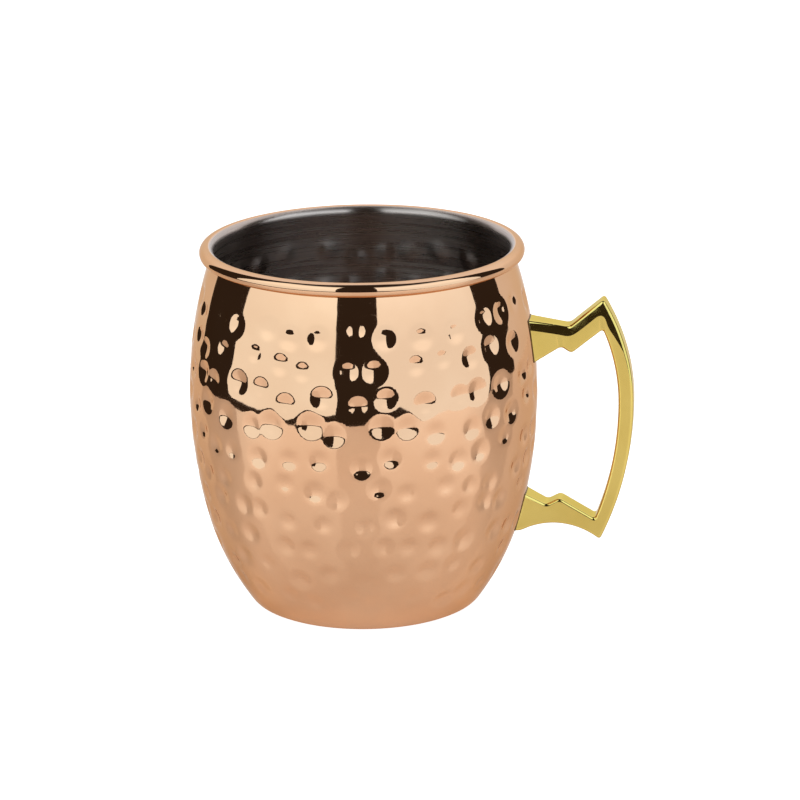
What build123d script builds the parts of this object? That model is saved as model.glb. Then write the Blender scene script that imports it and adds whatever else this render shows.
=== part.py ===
from build123d import *

import os
from math import asin, cos, degrees, radians, sin, sqrt

# A barrel-shaped drinking mug: a copper shell with a rolled rim, a stainless steel lining pressed into it, and a
# cast brass handle brazed to the shell at two feet.
#
# Millimetres, +Z up. The origin is the centre of the ring that the mug stands on, and the handle stands out along
# +X, in the XZ plane. Each sheet-metal piece is one section turned about Z. Every sheet surface is the same line,
# the outside of the copper, moved inwards by its own depth, so the pieces meet face to face. Section points are
# (distance from the axis, height).

# The barrel: the outside of the copper, as arcs that run into each other from the base to the rim
HEIGHT = 100.0
BELLY_RADIUS = 47.5
UPPER_ARC = 121.0  # belly to rim
LOWER_ARC = 132.5  # belly to heel
LOWER_ARC_END = -14.4  # degrees below the horizontal
HEEL_ARC = 72.0
HEEL_ARC_END = -35.65
FOOT_ARC = 2.5  # the corner between the heel and the base

# The sheets
COPPER = 0.35
STEEL = 0.3

# The rim: a hollow bead rolled outwards, with the lining's lip let into its inner side
BEAD_RADIUS = 1.95
LIP_END = 105.0  # degrees round the bead, from the outside over the top
CURL_END = -100.0

# The base: a ring to stand on, with the panel inside it pressed up
RING_INNER_RADIUS = 24.5
PANEL_RADIUS = 22.0
PANEL_RISE = 1.2

# The handle: a bowed grip on two legs, each leg with a kink and a point along it
GRIP_HEIGHT = 57.0  # where the grip stands furthest out
GRIP_OUTER = 73.9
GRIP_INNER = 69.8
OUTER_ARCS = (56.0, 90.0)  # radii above and below GRIP_HEIGHT
INNER_ARCS = (52.0, 90.0)
APEX_HEIGHT = 86.3
TIP_HEIGHT = 18.0
THROAT_TOP_HEIGHT = 77.8
THROAT_BOTTOM_HEIGHT = 24.1
UPPER_ROOT_TOP = (43.0, 80.4)
UPPER_TOP_BOW = (50.0, 79.4)
UPPER_KINK = (56.3, 78.4)
UPPER_SPUR = (57.0, 70.9)
UPPER_SHOULDER = (54.2, 72.7)
UPPER_ROOT_UNDER = (43.0, 65.6)
LOWER_ROOT_TOP = (39.0, 33.7)
LOWER_VALLEY = (50.4, 27.8)
LOWER_PEAK = (53.9, 29.7)
LOWER_UNDER_BOW = (53.5, 22.4)
LOWER_FOOT_UNDER = (43.3, 20.2)
LOWER_ROOT_UNDER = (39.0, 20.3)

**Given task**
Among the lines above, determine how many hold the word "that"; report the figure alone.

**Result for this task**
3